Renaissance… et beaucoup plus
Reborn n’est pas qu’une compilation revisitée des meilleures compositions de Romano car on y retrouve quelques autres perles, non signées du batteur, qui ont jalonné son parcours. C’est ainsi que Glenn Ferris qui a joué avec Franck Zappa (période The Grand Wazoo) se déchaîne sur le morceau, signé du légendaire guitariste, « 20 Small Cigars », ou que le trompettiste Enrico Rava donne toute la démesure de son lyrisme sur le célèbre standard américain « Darn that Dream », autrefois repris par Chet Baker. L’ensemble de l’album célèbre le goût de cette pulsation sans quoi le jazz ne serait pas le jazz. Le sax de la picto-charentaise Géraldine Laurent soutient la musique du batteur ou lui ouvre de nouveaux espaces (« Annobon », « Petionville », « Dreams and Water »). Fidèle à sa tradition, Aldo Romano donne l’occasion à tous ses partenaires de briller. La trompette d’Enrico Rava se déploie comme jamais sur le morceau « Positano » et le piano de Baptiste Trotignon accompagne les improvisations de l’autre trompettiste, Yoann Loustalot.

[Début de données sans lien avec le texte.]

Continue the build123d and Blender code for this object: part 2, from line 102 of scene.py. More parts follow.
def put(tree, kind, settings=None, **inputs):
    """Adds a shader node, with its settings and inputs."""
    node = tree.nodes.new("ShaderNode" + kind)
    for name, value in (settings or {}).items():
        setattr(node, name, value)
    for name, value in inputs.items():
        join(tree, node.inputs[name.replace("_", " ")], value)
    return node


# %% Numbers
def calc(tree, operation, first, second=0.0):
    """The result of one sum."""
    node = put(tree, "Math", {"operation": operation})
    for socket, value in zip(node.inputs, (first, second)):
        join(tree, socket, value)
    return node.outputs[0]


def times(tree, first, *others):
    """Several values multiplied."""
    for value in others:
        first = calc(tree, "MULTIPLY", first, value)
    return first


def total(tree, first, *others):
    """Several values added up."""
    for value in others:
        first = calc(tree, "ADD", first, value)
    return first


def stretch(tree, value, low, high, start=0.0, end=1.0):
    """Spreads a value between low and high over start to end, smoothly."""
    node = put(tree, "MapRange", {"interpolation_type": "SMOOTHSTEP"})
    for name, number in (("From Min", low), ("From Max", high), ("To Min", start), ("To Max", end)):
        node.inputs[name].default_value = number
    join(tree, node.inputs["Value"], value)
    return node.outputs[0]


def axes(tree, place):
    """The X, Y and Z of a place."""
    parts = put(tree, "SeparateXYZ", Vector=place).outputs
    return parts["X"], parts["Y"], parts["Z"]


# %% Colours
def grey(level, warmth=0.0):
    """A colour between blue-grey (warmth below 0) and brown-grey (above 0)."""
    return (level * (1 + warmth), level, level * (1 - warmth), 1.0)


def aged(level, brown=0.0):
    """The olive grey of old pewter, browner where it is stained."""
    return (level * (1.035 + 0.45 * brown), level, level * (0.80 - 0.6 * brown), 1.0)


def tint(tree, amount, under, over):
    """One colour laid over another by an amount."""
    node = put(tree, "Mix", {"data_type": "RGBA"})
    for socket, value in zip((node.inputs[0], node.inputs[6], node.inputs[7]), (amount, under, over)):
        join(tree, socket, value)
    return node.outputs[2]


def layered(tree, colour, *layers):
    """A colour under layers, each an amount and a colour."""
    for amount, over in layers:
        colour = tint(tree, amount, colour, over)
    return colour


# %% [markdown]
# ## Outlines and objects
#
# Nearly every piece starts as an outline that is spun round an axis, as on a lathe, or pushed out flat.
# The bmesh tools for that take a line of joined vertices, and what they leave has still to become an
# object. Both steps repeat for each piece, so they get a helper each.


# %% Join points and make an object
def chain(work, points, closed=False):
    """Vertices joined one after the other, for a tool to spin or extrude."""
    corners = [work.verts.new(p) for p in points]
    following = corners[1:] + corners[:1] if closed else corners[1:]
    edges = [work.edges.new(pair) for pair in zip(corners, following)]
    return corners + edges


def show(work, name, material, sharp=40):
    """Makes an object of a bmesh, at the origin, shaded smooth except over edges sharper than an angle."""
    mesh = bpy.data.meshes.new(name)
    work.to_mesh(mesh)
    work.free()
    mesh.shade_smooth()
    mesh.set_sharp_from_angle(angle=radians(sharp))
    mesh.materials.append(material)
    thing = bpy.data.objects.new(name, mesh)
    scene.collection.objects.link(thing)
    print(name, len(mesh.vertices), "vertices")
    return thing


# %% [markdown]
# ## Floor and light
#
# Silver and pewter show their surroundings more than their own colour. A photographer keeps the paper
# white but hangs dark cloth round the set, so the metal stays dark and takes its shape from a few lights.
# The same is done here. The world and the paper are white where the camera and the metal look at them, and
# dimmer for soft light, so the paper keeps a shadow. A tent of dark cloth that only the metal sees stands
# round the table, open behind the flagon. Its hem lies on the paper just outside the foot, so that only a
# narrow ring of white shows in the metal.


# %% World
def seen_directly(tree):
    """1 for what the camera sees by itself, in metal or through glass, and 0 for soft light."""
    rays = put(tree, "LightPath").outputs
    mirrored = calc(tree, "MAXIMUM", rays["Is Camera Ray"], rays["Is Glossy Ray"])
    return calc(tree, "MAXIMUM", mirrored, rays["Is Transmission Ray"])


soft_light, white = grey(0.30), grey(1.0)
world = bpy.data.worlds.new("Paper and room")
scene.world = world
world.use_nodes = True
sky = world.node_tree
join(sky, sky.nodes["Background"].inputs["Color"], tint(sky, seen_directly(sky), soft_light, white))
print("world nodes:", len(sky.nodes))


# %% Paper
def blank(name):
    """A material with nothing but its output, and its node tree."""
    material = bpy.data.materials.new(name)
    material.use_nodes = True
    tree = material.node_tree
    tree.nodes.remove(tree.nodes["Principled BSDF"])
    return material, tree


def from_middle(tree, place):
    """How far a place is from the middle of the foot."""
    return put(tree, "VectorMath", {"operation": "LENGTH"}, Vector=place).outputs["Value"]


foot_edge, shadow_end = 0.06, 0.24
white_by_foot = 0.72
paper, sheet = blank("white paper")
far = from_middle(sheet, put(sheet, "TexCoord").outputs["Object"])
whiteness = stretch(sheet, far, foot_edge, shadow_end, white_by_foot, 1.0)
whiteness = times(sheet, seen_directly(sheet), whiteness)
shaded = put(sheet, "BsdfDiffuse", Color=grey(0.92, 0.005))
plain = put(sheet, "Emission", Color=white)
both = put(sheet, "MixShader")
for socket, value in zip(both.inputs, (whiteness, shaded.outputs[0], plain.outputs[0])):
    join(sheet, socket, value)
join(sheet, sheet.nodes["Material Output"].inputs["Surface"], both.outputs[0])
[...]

Reborn, l’occasion de découvrir/redécouvrir l’immense talent d’Aldo Romano et de se plonger dans une discographie quasi inépuisable.
1 – Signalons les excellents albums, réalisés en trio avec Louis Sclavis et Henri Texier, Carnet de routes (1995) et Suite africaine (1999), chez Label Bleu, ou le fantastique The Unique Concert (1980) avec Didier Lockwood, J.F. Jenny-Clark et Gordon Beck.
2 – Voir l’Anticapitaliste numéro 510 sur le dernier album de Géraldine Laurent, Cooking.